→ **RECORDS FOR THE TASK**
::::::

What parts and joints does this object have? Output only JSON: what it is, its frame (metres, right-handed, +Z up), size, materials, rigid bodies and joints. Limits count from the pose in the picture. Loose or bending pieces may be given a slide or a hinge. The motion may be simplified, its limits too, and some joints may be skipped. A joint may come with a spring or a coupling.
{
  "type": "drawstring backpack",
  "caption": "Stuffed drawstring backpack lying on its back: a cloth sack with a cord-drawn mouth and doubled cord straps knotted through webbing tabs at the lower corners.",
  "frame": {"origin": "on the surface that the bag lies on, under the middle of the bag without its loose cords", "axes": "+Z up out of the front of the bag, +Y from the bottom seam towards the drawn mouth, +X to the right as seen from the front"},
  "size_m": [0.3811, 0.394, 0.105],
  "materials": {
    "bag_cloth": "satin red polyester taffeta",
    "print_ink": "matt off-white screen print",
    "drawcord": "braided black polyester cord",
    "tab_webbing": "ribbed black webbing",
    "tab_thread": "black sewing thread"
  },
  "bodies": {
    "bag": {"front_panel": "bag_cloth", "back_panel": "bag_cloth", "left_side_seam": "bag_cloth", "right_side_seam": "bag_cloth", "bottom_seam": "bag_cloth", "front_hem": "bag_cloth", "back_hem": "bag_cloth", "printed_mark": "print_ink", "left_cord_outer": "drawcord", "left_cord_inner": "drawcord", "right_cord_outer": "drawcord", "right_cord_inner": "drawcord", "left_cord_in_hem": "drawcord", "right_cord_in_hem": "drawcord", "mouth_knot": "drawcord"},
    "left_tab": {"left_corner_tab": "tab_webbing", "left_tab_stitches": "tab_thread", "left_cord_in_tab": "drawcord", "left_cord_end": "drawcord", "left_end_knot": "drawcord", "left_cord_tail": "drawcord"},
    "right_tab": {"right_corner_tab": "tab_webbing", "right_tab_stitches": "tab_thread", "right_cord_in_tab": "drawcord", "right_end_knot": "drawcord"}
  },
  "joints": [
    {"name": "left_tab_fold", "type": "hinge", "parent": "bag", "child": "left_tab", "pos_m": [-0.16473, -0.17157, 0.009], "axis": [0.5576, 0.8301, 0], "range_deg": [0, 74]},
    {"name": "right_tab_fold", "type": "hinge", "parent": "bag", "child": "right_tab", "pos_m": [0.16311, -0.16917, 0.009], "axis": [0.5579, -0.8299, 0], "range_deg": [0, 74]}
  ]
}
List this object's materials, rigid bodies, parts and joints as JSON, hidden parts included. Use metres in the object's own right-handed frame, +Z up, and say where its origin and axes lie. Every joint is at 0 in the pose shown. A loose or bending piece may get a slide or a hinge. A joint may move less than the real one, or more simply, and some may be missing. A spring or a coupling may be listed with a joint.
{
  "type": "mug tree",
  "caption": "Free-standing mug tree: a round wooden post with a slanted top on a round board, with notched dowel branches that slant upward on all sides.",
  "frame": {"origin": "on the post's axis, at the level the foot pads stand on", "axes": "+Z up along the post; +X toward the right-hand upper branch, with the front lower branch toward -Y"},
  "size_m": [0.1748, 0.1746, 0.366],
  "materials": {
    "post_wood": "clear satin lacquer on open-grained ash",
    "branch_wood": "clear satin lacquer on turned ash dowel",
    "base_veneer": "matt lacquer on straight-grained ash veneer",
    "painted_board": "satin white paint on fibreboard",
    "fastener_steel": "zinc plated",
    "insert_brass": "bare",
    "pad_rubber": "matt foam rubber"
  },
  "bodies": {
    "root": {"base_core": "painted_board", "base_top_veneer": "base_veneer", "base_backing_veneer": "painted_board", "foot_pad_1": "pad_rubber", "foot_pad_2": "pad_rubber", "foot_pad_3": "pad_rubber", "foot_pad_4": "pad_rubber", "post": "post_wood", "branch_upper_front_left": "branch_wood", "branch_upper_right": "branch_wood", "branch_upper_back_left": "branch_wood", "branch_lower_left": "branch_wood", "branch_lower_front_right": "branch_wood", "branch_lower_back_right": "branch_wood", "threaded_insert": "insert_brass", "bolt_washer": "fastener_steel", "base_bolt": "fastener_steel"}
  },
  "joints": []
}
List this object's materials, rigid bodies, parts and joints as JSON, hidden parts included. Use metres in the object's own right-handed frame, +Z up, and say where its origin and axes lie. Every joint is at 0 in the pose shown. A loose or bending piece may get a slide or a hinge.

::::::

→ **STATED TASK**
Write every record out again, unaltered.

→ **RESPONSE**
What parts and joints does this object have? Output only JSON: what it is, its frame (metres, right-handed, +Z up), size, materials, rigid bodies and joints. Limits count from the pose in the picture. Loose or bending pieces may be given a slide or a hinge. The motion may be simplified, its limits too, and some joints may be skipped. A joint may come with a spring or a coupling.
{
  "type": "drawstring backpack",
  "caption": "Stuffed drawstring backpack lying on its back: a cloth sack with a cord-drawn mouth and doubled cord straps knotted through webbing tabs at the lower corners.",
  "frame": {"origin": "on the surface that the bag lies on, under the middle of the bag without its loose cords", "axes": "+Z up out of the front of the bag, +Y from the bottom seam towards the drawn mouth, +X to the right as seen from the front"},
  "size_m": [0.3811, 0.394, 0.105],
  "materials": {
    "bag_cloth": "satin red polyester taffeta",
    "print_ink": "matt off-white screen print",
    "drawcord": "braided black polyester cord",
    "tab_webbing": "ribbed black webbing",
    "tab_thread": "black sewing thread"
  },
  "bodies": {
    "bag": {"front_panel": "bag_cloth", "back_panel": "bag_cloth", "left_side_seam": "bag_cloth", "right_side_seam": "bag_cloth", "bottom_seam": "bag_cloth", "front_hem": "bag_cloth", "back_hem": "bag_cloth", "printed_mark": "print_ink", "left_cord_outer": "drawcord", "left_cord_inner": "drawcord", "right_cord_outer": "drawcord", "right_cord_inner": "drawcord", "left_cord_in_hem": "drawcord", "right_cord_in_hem": "drawcord", "mouth_knot": "drawcord"},
    "left_tab": {"left_corner_tab": "tab_webbing", "left_tab_stitches": "tab_thread", "left_cord_in_tab": "drawcord", "left_cord_end": "drawcord", "left_end_knot": "drawcord", "left_cord_tail": "drawcord"},
    "right_tab": {"right_corner_tab": "tab_webbing", "right_tab_stitches": "tab_thread", "right_cord_in_tab": "drawcord", "right_end_knot": "drawcord"}
  },
  "joints": [
    {"name": "left_tab_fold", "type": "hinge", "parent": "bag", "child": "left_tab", "pos_m": [-0.16473, -0.17157, 0.009], "axis": [0.5576, 0.8301, 0], "range_deg": [0, 74]},
    {"name": "right_tab_fold", "type": "hinge", "parent": "bag", "child": "right_tab", "pos_m": [0.16311, -0.16917, 0.009], "axis": [0.5579, -0.8299, 0], "range_deg": [0, 74]}
  ]
}
List this object's materials, rigid bodies, parts and joints as JSON, hidden parts included. Use metres in the object's own right-handed frame, +Z up, and say where its origin and axes lie. Every joint is at 0 in the pose shown. A loose or bending piece may get a slide or a hinge. A joint may move less than the real one, or more simply, and some may be missing. A spring or a coupling may be listed with a joint.
{
  "type": "mug tree",
  "caption": "Free-standing mug tree: a round wooden post with a slanted top on a round board, with notched dowel branches that slant upward on all sides.",
  "frame": {"origin": "on the post's axis, at the level the foot pads stand on", "axes": "+Z up along the post; +X toward the right-hand upper branch, with the front lower branch toward -Y"},
  "size_m": [0.1748, 0.1746, 0.366],
  "materials": {
    "post_wood": "clear satin lacquer on open-grained ash",
    "branch_wood": "clear satin lacquer on turned ash dowel",
    "base_veneer": "matt lacquer on straight-grained ash veneer",
    "painted_board": "satin white paint on fibreboard",
    "fastener_steel": "zinc plated",
    "insert_brass": "bare",
    "pad_rubber": "matt foam rubber"
  },
  "bodies": {
    "root": {"base_core": "painted_board", "base_top_veneer": "base_veneer", "base_backing_veneer": "painted_board", "foot_pad_1": "pad_rubber", "foot_pad_2": "pad_rubber", "foot_pad_3": "pad_rubber", "foot_pad_4": "pad_rubber", "post": "post_wood", "branch_upper_front_left": "branch_wood", "branch_upper_right": "branch_wood", "branch_upper_back_left": "branch_wood", "branch_lower_left": "branch_wood", "branch_lower_front_right": "branch_wood", "branch_lower_back_right": "branch_wood", "threaded_insert": "insert_brass", "bolt_washer": "fastener_steel", "base_bolt": "fastener_steel"}
  },
  "joints": []
}
List this object's materials, rigid bodies, parts and joints as JSON, hidden parts included. Use metres in the object's own right-handed frame, +Z up, and say where its origin and axes lie. Every joint is at 0 in the pose shown. A loose or bending piece may get a slide or a hinge.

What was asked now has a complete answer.